Tuonen Hauki: sturgeonheadsplasticsturgeon on May 13th, 2014 04:24 am (UTC)
Oh yeah--that's true.
Rebecca Rabinowitz: Dicey's Songdiceytillerman on May 12th, 2014 04:21 pm (UTC)
Actually, even some of the fat bully characters are three-dimensional. I think that the two-dimensional fat characters would be fixed if the author could remember that we're real people, but sadly I think the fatness=flaw notion is so deeply entrenched that a lot of fat characters would come out exactly the same as they do now.

If that weren't true, real fat people wouldn't be getting those same messages in real life -- that our fatness proves our emotional house isn't in order yet.
leyiraleyira on May 12th, 2014 04:12 pm (UTC)
I read a romance years ago where the main character was supposed to be fat. I don't think she really started out as anything other than not a coat hanger, but I was intrigued because romance leads are never fat. The hero of the story's mother was an opera singer who of course was large because opera singers can't be skinny. Throughout the story he made her realize there was nothing wrong in how she looked and that she was in fact beautiful. I remember thinking, hey, that's nice to hear... then in the end through some fair godmother wizardry she became "truly beautiful" read:not fat. I was completely flummoxed by the what the author had been trying to say, as it was obvious she had some kind of message she thought she needed to publish. I was just disappointed in the whole thing.
Rebecca Rabinowitz: Bea and Mr. Jonesdiceytillerman on May 12th, 2014 04:17 pm (UTC)
A friend of mine who's analyzed romance literature told me that this pattern -- the one you mention -- is a standard romance trope! The romance heroine has something-or-other supposedly-wrong with her, ie, her beauty is "flawed" in some way; the man comes along and loves her just as she is, and this is part of how we know he's the right man for her; and then she changes anyway.
Frankenmonstrous Cyborg Creatureetana on May 13th, 2014 05:28 pm (UTC)
hell yes
well said!
Rebecca Rabinowitz: Hotter Than a Hot Dogdiceytillerman on May 13th, 2014 05:33 pm (UTC)
Thank you, darling!
sheff_dogs on May 13th, 2014 05:43 pm (UTC)
Hell yes indeed!
Rebecca Rabinowitz: Hotter Than a Hot Dogdiceytillerman on May 13th, 2014 05:45 pm (UTC)
Thank you! :)
(Anonymous) on May 19th, 2014 09:27 pm (UTC)
Right after I read this post, my library received a copy of 1 Year, 100 Pounds: My Journey to A Better, Happier Life by Whitney Holcombe. I didn't read the whole book, I just skimmed it, but it did seem to break a lot of your rules, which had me wondering how you feel about the way fatness is portrayed in the nonfiction / health / diet / self-help market.
Rebecca Rabinowitz: Rodzinadiceytillerman on May 20th, 2014 12:41 am (UTC)
Fatness is portrayed in the the nonfiction/diet/self-help market the same way it's portrayed in mainstream culture and media: as a bad thing, a perforce unhealthy thing, an indicator of physical, emotional, and moral flaws, a tragedy, the "before" in a before-and-after story, and an avoidable thing that any right-thinking person would want to avoid.
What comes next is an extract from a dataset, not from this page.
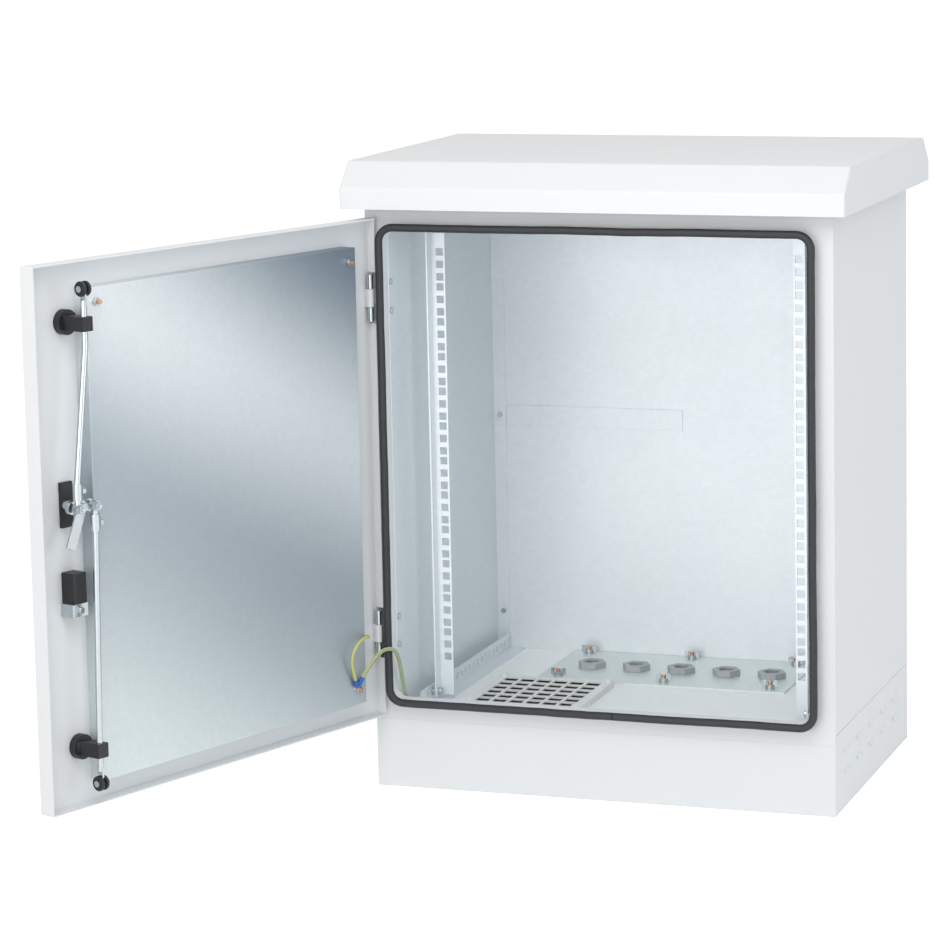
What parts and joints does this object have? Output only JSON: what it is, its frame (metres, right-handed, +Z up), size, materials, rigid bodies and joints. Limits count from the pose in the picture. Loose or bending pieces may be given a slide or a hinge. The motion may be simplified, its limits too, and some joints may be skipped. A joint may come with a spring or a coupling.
{
  "type": "roadside utility cabinet",
  "caption": "Free-standing outdoor rack cabinet on a plinth with an overhanging hood, a side-hung door with a three-point lock, rack uprights and a floor with cable glands.",
  "frame": {"origin": "centre of the plinth's footprint on the ground, which is the centre of the four anchor holes", "axes": "+Z up, -Y towards the door side, +X to the right seen from the front"},
  "size_m": [0.8155, 1.003, 0.793],
  "materials": {
    "painted_grey": "satin powder coat",
    "galvanised": "galvanised",
    "zinc": "zinc plated",
    "copper": "copper plated",
    "black_rubber": "matt",
    "black_plastic": "moulded",
    "black_metal": "black powder coat",
    "white_plastic": "moulded",
    "grey_plastic": "moulded",
    "yellow_green": "cable sheath",
    "blue_plastic": "sleeve"
  },
  "bodies": {
    "cabinet": {"plinth_front": "painted_grey", "plinth_rear": "painted_grey", "plinth_side_left": "painted_grey", "plinth_side_right": "painted_grey", "outer_shell": "painted_grey", "rear_panel": "painted_grey", "hood": "painted_grey", "lining_left": "galvanised", "lining_right": "galvanised", "lining_ceiling": "galvanised", "rear_lining": "galvanised", "floor_plate": "galvanised", "gland_plate": "galvanised", "depth_rail_lower_left": "galvanised", "depth_rail_lower_right": "galvanised", "depth_rail_upper_left": "galvanised", "depth_rail_upper_right": "galvanised", "upright_left": "galvanised", "upright_right": "galvanised", "hood_spacers": "galvanised", "hinge_bracket_upper": "zinc", "hinge_bracket_lower": "zinc", "hinge_pins": "zinc", "hinge_screws": "zinc", "strip_screws": "zinc", "rail_bolts": "zinc", "wing_nuts": "zinc", "floor_earth": "zinc", "gland_plate_studs": "copper", "gasket": "black_rubber", "grille_filter": "black_rubber", "vent_grille": "white_plastic", "gland_bodies": "grey_plastic", "gland_locknuts": "grey_plastic", "earth_lead_hinge": "yellow_green"},
    "door": {"door_pan": "painted_grey", "door_lining": "galvanised", "door_studs": "copper", "door_nuts": "zinc", "hinge_knuckles": "painted_grey", "rod_guides": "black_plastic", "lock_plate": "black_plastic", "lock_boss": "zinc", "lock_case": "black_plastic", "lock_clamp": "zinc", "handle_base": "black_plastic", "earth_lead_door": "yellow_green", "terminal_rings": "zinc", "terminal_sleeves": "blue_plastic"},
    "spindle": {"handle_spindle": "black_metal", "lock_cam": "zinc", "lock_tongue": "zinc", "cam_bolt": "zinc", "lift_pin": "zinc"},
    "grip": {"handle_grip": "black_metal"},
    "barrel": {"lock_barrel": "zinc"},
    "rod_up": {"rod_upper": "zinc"},
    "rod_down": {"rod_lower": "zinc"},
    "rollers_top": {"rollers_upper": "black_plastic"},
    "rollers_bottom": {"rollers_lower": "black_plastic"}
  },
  "joints": [
    {"name": "door_hinge", "type": "hinge", "parent": "cabinet", "child": "door", "pos_m": [-0.2865, -0.214, 0.41], "axis": [0, 0, 1], "range_deg": [-4, 110], "deforming": ["earth_lead_hinge"]},
    {"name": "handle_turn", "type": "hinge", "parent": "door", "child": "spindle", "pos_m": [-0.47375, -0.70507, 0.447], "axis": [-0.9397, 0.342, 0], "range_deg": [0, 90]},
    {"name": "handle_lift", "type": "hinge", "parent": "spindle", "child": "grip", "pos_m": [-0.48019, -0.68038, 0.447], "axis": [0, 0, 1], "range_deg": [0, 60]},
    {"name": "barrel_turn", "type": "hinge", "parent": "door", "child": "barrel", "pos_m": [-0.47375, -0.70507, 0.345], "axis": [-0.9397, 0.342, 0], "range_deg": [0, 90]},
    {"name": "rod_up_slide", "type": "slide", "parent": "door", "child": "rod_up", "axis": [0, 0, 1], "range_m": [0, 0.0131]},
    {"name": "rod_down_slide", "type": "slide", "parent": "door", "child": "rod_down", "axis": [0, 0, -1], "range_m": [0, 0.0131]},
    {"name": "rollers_top_spin", "type": "hinge", "parent": "rod_up", "child": "rollers_top", "pos_m": [-0.43706, -0.71098, 0.694], "axis": [-0.342, -0.9397, 0], "continuous": true},
    {"name": "rollers_bottom_spin", "type": "hinge", "parent": "rod_down", "child": "rollers_bottom", "pos_m": [-0.43706, -0.71098, 0.1265], "axis": [-0.342, -0.9397, 0], "continuous": true}
  ],
  "couplings": [
    {"joint": "rod_up_slide", "follows": "handle_turn", "m_per_rad": 0.0082761},
    {"joint": "rod_down_slide", "follows": "handle_turn", "m_per_rad": 0.0082761}
  ]
}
Of course that book broke my "rules" -- my above points are attempting to unsettle a mega-powerful system of oppression and lies, and I aimed my points directly at that system's tools. The very title of your book promotes the Fantasy of Being Thin even before anyone cracks the cover.

The weight loss industry might as well be called the weight cycling industry. That's what it causes.